The hardiness of the specific rhododendron variety may also play a role in whether it will survive in the area where you are growing it. If you are struggling to keep your plants alive, it may be a good idea to select hardier varieties.

Diseases and pests 

Common diseases among rhododendrons include honey fungus and root rot. Pests such as vine weevils attack the stems, leaves and roots of the plants. 

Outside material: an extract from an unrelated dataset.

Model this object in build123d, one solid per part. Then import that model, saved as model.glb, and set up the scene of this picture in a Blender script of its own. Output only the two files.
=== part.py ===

Early signs of a dying rhododendron

Yellowing leaves

Rhododendrons that are magnesium-deficient tend to develop yellowing leaf tissue between green veins, especially among older plants. If the leaves are yellowing on younger plants, it could be that the soil is too alkaline for the plants.  Fix this issue by spraying iron sulfate around the plants, or adjusting the soil pH to make it more acidic.

Brown spots on the leaves

Brown spots can be caused by fungi and humid summer temperatures. To fix this, cut or trim a few branches to prevent overcrowding, and treat the plants with fungicides. 

Buds fail to open

Buds turn black and die before opening because of a fungal infection called bud blast. To fix this, increase the humidity around the plants and place them in areas where there is sufficient sunlight. 

Curled-up leaves 

Leaves can curl up, especially during winter, when plants are trying to conserve water over the cold spell. If this happens during summer, it means that the plants are too dry. Water them immediately to prevent their leaves from curling and wilting, and to stop the dehydration doing any further damage. 

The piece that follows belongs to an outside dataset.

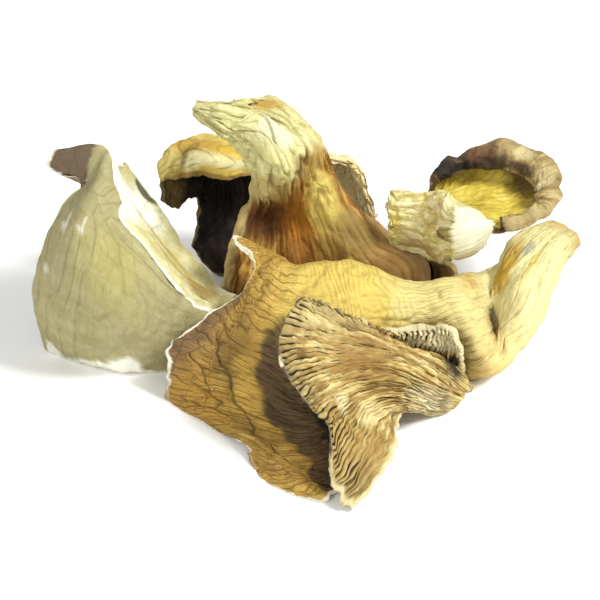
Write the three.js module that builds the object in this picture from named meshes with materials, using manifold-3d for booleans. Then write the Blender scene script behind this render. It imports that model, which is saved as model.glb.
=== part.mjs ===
// A cluster of dried oyster mushrooms: seven curled fruit bodies lying together on a surface.
// Units are millimetres, +Z is up, and the side that faces the viewer is -Y.
// Each fruit body is one sheet of flesh. It starts as a thick stem, spreads into a thin cap,
// and carries gills as raised ridges on one side, which run from the stem to the margin.
import * as THREE from "three";
import { mergeVertices } from "three/addons/utils/BufferGeometryUtils.js";
import Module from "manifold-3d";

const wasm = await Module();
wasm.setup();

// Driving dimensions
const MARGIN = 0.6; // thickness of the flesh at the cap's margin
const GILL_DEPTH = 0.7; // height of the gill ridges over the flesh
const COLUMNS_PER_GILL = 2; // one ridge and one valley
const STEP = 1e-3; // step for the slopes of a surface
const SURFACE_BLOCK = 400; // side of the block that trims what would reach below the surface
const MIDDLE = [2.1, 3.3]; // middle of the cluster's outline, which becomes the origin

const underSurface = block();
const cluster = new THREE.Group();

// Front fruit body. Its stem stands at the right, where it is torn off, and is folded like a
// gutter. The cap arches over to the left, and its ochre skin comes down to the surface in front.
cluster.add(
  fruitBody({
    name: "front_mushroom",
    colour: 0xc39a4e,
    rows: [
      [
        [57.5, 29, 15.5], [58, 29, 17], [57, 29, 18.5], [56, 30, 18.5], [55, 31, 19],
        [53.5, 31.5, 19.5], [52.5, 32, 19.5], [51.5, 32.5, 19],
      ],
      [
        [54, 26, 13.5], [53.5, 24, 16.5], [52.5, 23, 18.5], [51, 23, 19], [49, 23, 20],
        [47.5, 24, 20], [46, 26, 19], [44.5, 29, 16],
      ],
      [
        [51.5, 20, 12], [50, 16, 15.5], [48.5, 14, 17.5], [46.5, 14, 18], [45, 15, 18],
        [43.5, 18, 17], [43, 22, 15], [43, 26, 12],
      ],
      [
        [49.5, 13, 9], [47.5, 9, 12.5], [46, 6, 15], [44, 7, 15], [42, 11, 13],
        [40.5, 15, 12.5], [39, 19, 14], [38.5, 24, 9.5],
      ],
      [
        [45.5, 6, 6], [44, 3, 8], [42, 3, 8.5], [40.5, 5, 8.5], [39, 8, 10],
        [37.5, 11, 12.5], [35, 16, 14.5], [34.5, 22, 9.5],
      ],
      [
        [41, 2, 2], [39, -2, 5], [38, -3, 6.5], [36, -2, 8], [34, 0, 11.5], [32, 4, 15.5],
        [30, 11, 16], [29.5, 20, 7.5],
      ],
      [
        [35, 1.5, -0.5], [33.5, 1.5, 2], [31.5, 4, 3.5], [30, 6.5, 4.5], [27.5, 7, 7.5],
        [24, 3, 15], [21.5, 9, 17], [20.5, 18, 8.5],
      ],
      [
        [27, -2, -0.5], [25.5, -2.5, 1.5], [23, -1.5, 3], [20, -1, 5], [17, -2, 10],
        [14, -4, 19], [12, 5, 23.5], [11.5, 16, 12.5],
      ],
      [
        [19, -11, -0.5], [17, -13, 2], [14.5, -14, 4.5], [11.5, -14, 8], [9, -12, 13],
        [6.5, -8, 20], [5, 5, 24], [4.5, 16, 13],
      ],
      [
        [12, -27, 0], [9.5, -30, 2], [6.5, -30, 4], [3.5, -26, 6], [1, -20, 9.5],
        [-1, -10, 18.5], [-1, 5, 23.5], [-1.5, 16, 13.5],
      ],
      [
        [8, -39, 0.5], [3.5, -38, 1.5], [-2.5, -33, 3.5], [-7.5, -22, 5], [-9, -13, 10.5],
        [-7.5, -6, 19], [-4.5, 7, 24.5], [-6, 17, 19.5],
      ],
      [
        [6, -43, 1], [-1, -38, 1.5], [-10, -25, 3], [-18.5, -14, 2.5], [-18.5, -6, 10],
        [-11, 0, 19], [-7.5, 8, 24], [-10.5, 16, 24],
      ],
      [
        [4, -44.5, 0], [-7.5, -36, -1], [-19, -13, -2.5], [-29, -4, -2.5],
        [-27.5, -2, 10.5], [-12.5, 3, 20], [-10, 7, 24.5], [-14, 13, 27.5],
      ],
    ],
    flesh: [2, 4, 4.5, 4, 3.6, 3.2, 3, 2.4, 2.2, 2, 1.8, 1.4, 0.8],
    stem: 0.33,
    gills: { count: 16, start: 0.4, end: 1 },
    lines: 24,
    ragged: 0.03,
    phase: 0.4,
  }),
);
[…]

Sudden wilting and death of stems 

Fungi, such as the Phytophthora species, can cause stems to wilt and die. This type gets under the bark, causing stems to die in the middle of a healthy plant. Plants most at risk are those which have been weakened by late frost, drought, or over-exposure to the sun. The dead plant parts should be cut off and disposed of to prevent the spread of infection.

Rhododendron plant care 

Take special care of your plants and mulch them every spring with two to five inches of pine bark chips or pine needles. This will protect the shallow roots and help retain moisture, since lack of water could reduce bud formation. Leave a few inches free of mulch around the trunks.

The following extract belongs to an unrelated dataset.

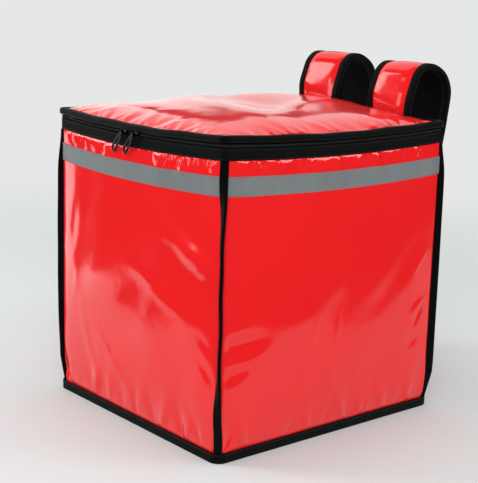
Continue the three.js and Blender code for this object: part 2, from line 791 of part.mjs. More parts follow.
function strapEnd(strap) {
  const half = strapEndWidth / 2;
  const rings = [seamGap, seamGap + strapEndHeight].map((distance) => [
    [-half, 0], [half, 0], [half, strapThickness], [-half, strapThickness],
  ].map(([across, depth]) => belowPad(strap, distance, across, depth)));
  return skin(rings);
}

const adjusterStart = 2 * seamGap + strapEndHeight;
const adjusterDepth = (strapThickness - adjusterThickness) / 2;

// A ladder-lock: a plate with two slots, in line with the strap
function strapAdjuster(strap) {
  const half = adjusterWidth / 2;
  const plate = new THREE.Shape([
    new Vector2(-half, 0), new Vector2(half, 0), new Vector2(half, adjusterHeight),
    new Vector2(-half, adjusterHeight),
  ]);
  const slotHeight = (adjusterHeight - 3 * adjusterBar) / 2;
  [adjusterBar, 2 * adjusterBar + slotHeight].forEach((low) => {
    const reach = half - adjusterBar;
    plate.holes.push(new THREE.Path([
      new Vector2(-reach, low), new Vector2(-reach, low + slotHeight),
      new Vector2(reach, low + slotHeight), new Vector2(reach, low),
    ]));
  });
  const geometry = new THREE.ExtrudeGeometry(plate, { depth: adjusterThickness, bevelEnabled: false });
  const { tangent, inward } = strapStation(strap, 1);
  const across = tangent.clone().cross(inward);
  const origin = belowPad(strap, adjusterStart, 0, adjusterDepth);
  return geometry.applyMatrix4(new THREE.Matrix4().makeBasis(across, tangent, inward).setPosition(origin));
}

// Flat webbing from the adjuster down to the foot of the back wall
function strapWebbing(strap) {
  const start = belowPad(strap, adjusterStart + adjusterHeight + seamGap, 0, strapThickness / 2);
  const onward = start.clone().addScaledVector(strapStation(strap, 1).tangent, webbingWidth / 2);
  const wallFace = halfDepth + seamGap + webbingThickness / 2;
  const hemTop = webbingLowest + webbingHem;
  const curve = smoothRoute([
    [start.y, start.z], [onward.y, onward.z],
    [mix(wallFace, onward.y, webbingBend.back), mix(hemTop, onward.z, webbingBend.up)],
    [wallFace, hemTop], [wallFace, webbingLowest],
  ]);
  const half = webbingWidth / 2;
  const rings = spread(webbingSteps, (share) => {
    const tangent = curve.getTangentAt(share);
    const inward = new Vector3(0, tangent.z, -tangent.y);
    return [[-half, -1], [half, -1], [half, 1], [-half, 1]].map(([across, face]) => curve.getPointAt(share)
      .addScaledVector(inward, face * webbingThickness / 2).add(new Vector3(strap.side + across, 0, 0)));
  });
  return skin(rings);
}

// The bag
const bag = new THREE.Group();

function add(name, geometry, finish, parent = bag) {
  const mesh = new THREE.Mesh(geometry, finish);
  mesh.name = name;
  parent.add(mesh);
  return mesh;
}

sideNames.forEach((name) => add(`${name}_panel`, wallPanel(name), redVinyl));
add('base_panel', basePanel(), blackBinding);
add('lid_panel', lidPanel(), redVinyl);

add('base_binding', baseBinding(), blackBinding);
Object.keys(corners).forEach((name) => add(`corner_binding_${name}`, cornerBinding(name), blackBinding));
zipSides.forEach((name) => add(`reflective_strip_${name}`, reflectiveStrip(name), reflectiveTape));

add('zip_lower_tape', lowerTape(), zipTape);
add('zip_coil', coil(), zipCoil);
add('zip_upper_tape', upperTape(), zipTape);
add('lid_binding', lidBinding(), blackBinding);
add('lid_hinge', lidHinge(), blackBinding);

// The sliders stand on the coil at the middle of the front
Object.entries({ left: -1, right: 1 }).forEach(([name, sign]) => {
  const x = sign * sliderSpacing / 2;
  const along = 0.5 + x / (2 * (halfWidth - cornerSetback));
  const seat = new THREE.Group();
  seat.position.set(x, -(halfDepth + bulgeAt('front', along, wallTop) + barOut),
    coilMiddle - sagAt('front', along, wallTop));
  seat.rotation.z = Math.PI;
  add(`slider_${name}`, sliderBody(), sliderMetal, seat);
  const hanging = new THREE.Group();
  hanging.rotation.set(-pullerTilt, -pullerLean, 0, 'YXZ');
  add(`puller_${name}`, puller(), sliderMetal, hanging);
  seat.add(hanging);
  bag.add(seat);
});

Object.entries(straps).forEach(([name, strap]) => {
  add(`strap_pad_${name}`, strapPad(strap), redVinyl);
  add(`strap_lining_${name}`, strapLining(strap), blackMesh);
  add(`strap_edge_left_${name}`, strapEdge(strap, -1), blackBinding);
  add(`strap_edge_right_${name}`, strapEdge(strap, 1), blackBinding);
  add(`strap_end_${name}`, strapEnd(strap), blackWebbing);
  add(`strap_adjuster_${name}`, strapAdjuster(strap), blackPlastic);
  add(`strap_webbing_${name}`, strapWebbing(strap), blackWebbing);
});

export default bag;
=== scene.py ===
import math

import bmesh
import bpy
import numpy as np
from mathutils import Matrix, Vector


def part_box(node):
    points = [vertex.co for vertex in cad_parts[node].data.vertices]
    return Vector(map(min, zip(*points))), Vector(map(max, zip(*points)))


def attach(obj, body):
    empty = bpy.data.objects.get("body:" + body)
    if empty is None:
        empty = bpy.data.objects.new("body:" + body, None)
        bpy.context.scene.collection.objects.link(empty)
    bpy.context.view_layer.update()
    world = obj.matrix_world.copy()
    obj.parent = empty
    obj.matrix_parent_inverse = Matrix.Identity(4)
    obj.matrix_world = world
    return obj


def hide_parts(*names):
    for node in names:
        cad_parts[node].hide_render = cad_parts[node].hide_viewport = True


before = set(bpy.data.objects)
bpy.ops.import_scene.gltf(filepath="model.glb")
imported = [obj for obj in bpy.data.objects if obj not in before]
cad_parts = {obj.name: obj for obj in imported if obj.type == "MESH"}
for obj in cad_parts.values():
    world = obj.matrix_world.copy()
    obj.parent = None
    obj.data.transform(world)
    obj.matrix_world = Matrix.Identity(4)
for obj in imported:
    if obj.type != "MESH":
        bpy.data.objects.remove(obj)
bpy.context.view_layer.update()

# The camera stands to the front right of the bag, a little above its lid, and sees the right wall
# somewhat wider than the front one.
VIEW_FROM = Vector((1.2841, -1.0971, 0.5934))
VIEW_TURN, VIEW_DIP, VIEW_ROLL = (math.radians(angle) for angle in (49.889, 12.016, 1.696))
VIEW_LENS = 88.55

camera = bpy.data.objects.new("camera", bpy.data.cameras.new("camera"))
bpy.context.collection.objects.link(camera)
camera.data.lens = VIEW_LENS
camera.matrix_world = (Matrix.Translation(VIEW_FROM) @ Matrix.Rotation(VIEW_TURN, 4, "Z")
                       @ Matrix.Rotation(math.pi / 2 - VIEW_DIP, 4, "X") @ Matrix.Rotation(VIEW_ROLL, 4, "Z"))
bpy.context.scene.camera = camera
bpy.context.scene.view_settings.view_transform = "Standard"


# The studio is a pale floor that fades into a pale room, under four softboxes. The gloss sees only
# plain glowing cards, a lit table and panels round the room, and black between them.
class Shade:
    """A socket in a material. Sums and products of shades add the Math nodes that they need."""

    def __init__(self, socket):
        self.socket = socket

    def math(self, operation, other):
        return node(self.socket.id_data, "ShaderNodeMath", {"operation": operation}, {0: self, 1: other})

    def __add__(self, other):
        return self.math("ADD", other)

    def __mul__(self, other):
        return self.math("MULTIPLY", other)

    __radd__, __rmul__ = __add__, __mul__


def node(tree, kind, settings=(), inputs=(), output=0):
    """Adds a node: its settings or a ramp's stops first, then the values or links of its sockets."""
    made = tree.nodes.new(kind)
    for name, value in dict(settings).items():
        if name == "stops":
            ramp = made.color_ramp.elements
            while len(ramp) < len(value):
                ramp.new(0.5)
            for element, (place, colour) in zip(ramp, value):
                element.position, element.color = place, (*colour, 1)
        else:
            setattr(made, name, value)
    for name, value in dict(inputs).items():
        if isinstance(value, Shade):
            tree.links.new(value.socket, made.inputs[name])
        else:
            made.inputs[name].default_value = value
    return Shade(made.outputs[output])


class Finish:
    """A material that is written as expressions, with its Principled shader's sockets set by name."""

    def __init__(self, name, **constants):
        self.material = bpy.data.materials.new(name)
        self.material.use_nodes = True
        self.tree = self.material.node_tree
        self.shader = self.tree.nodes["Principled BSDF"]
        self.place = self.node("ShaderNodeTexCoord", output="Object")
        for socket, value in constants.items():
            self.set(socket.replace("_", " ").title().replace("Ior", "IOR"), value)

    def node(self, kind, settings=(), inputs=(), output=0):
        return node(self.tree, kind, settings, inputs, output)

    def set(self, socket, value):
        if isinstance(value, Shade):
            self.tree.links.new(value.socket, self.shader.inputs[socket])
        else:
            self.shader.inputs[socket].default_value = value

    def noise(self, scale, detail=3, stretch=(1, 1, 1)):
        """Soft noise about 0.5, at a scale in cycles a metre."""
        spot = self.node("ShaderNodeVectorMath", {"operation": "MULTIPLY"}, {0: self.place, 1: stretch})
        return self.node("ShaderNodeTexNoise", (), {"Vector": spot, "Scale": scale, "Detail": detail})

    def waves(self, direction, cycles):
        """A sine from 0 to 1 along a direction, at a number of cycles a metre."""
        along = self.node("ShaderNodeVectorMath", {"operation": "DOT_PRODUCT"},
                          {0: self.place, 1: direction}, "Value")
        wave = self.node("ShaderNodeMath", {"operation": "SINE"}, {0: along * (math.tau * cycles)})
        return wave * 0.5 + 0.5

    def blend(self, share, first, second):
        return self.node("ShaderNodeMix", {"data_type": "RGBA"},
                         {"Factor": share, 6: (*first, 1) if isinstance(first, tuple) else first,
                          7: (*second, 1) if isinstance(second, tuple) else second}, 2)

    def bump(self, height, depth):
        """Relief of a depth in metres for a height from 0 to 1."""
        self.set("Normal", self.node("ShaderNodeBump", (), {"Height": height, "Distance": depth}))


def glow(name, strength, colour=(1, 1, 1)):
    finish = Finish(name, emission_strength=strength)
    finish.set("Base Color", (0, 0, 0, 1))
    finish.set("Specular IOR Level", 0)
    finish.set("Emission Color", (*colour, 1))
    return finish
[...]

Fertilize rhododendrons sparingly and only when the flower buds swell during early spring, despite them being fall bloomers. The plants will get burned if you apply too much fertilizer.

Water your rhododendrons regularly, particularly during summer and if there is less than once inch of rainfall per week. Practise deadheading, and remove the dead flowers carefully.  During the fall, wrap the plants with burlap and apply extra mulch around the base. 

Conclusion 

Rhododendron plants are popular for their spectacular blooms and attractive foliage. However, they are also prone to problems and diseases and may wilt and die if not treated promptly. Check the plants regularly for any leaf discoloration and avoid overwatering them to prevent root rot.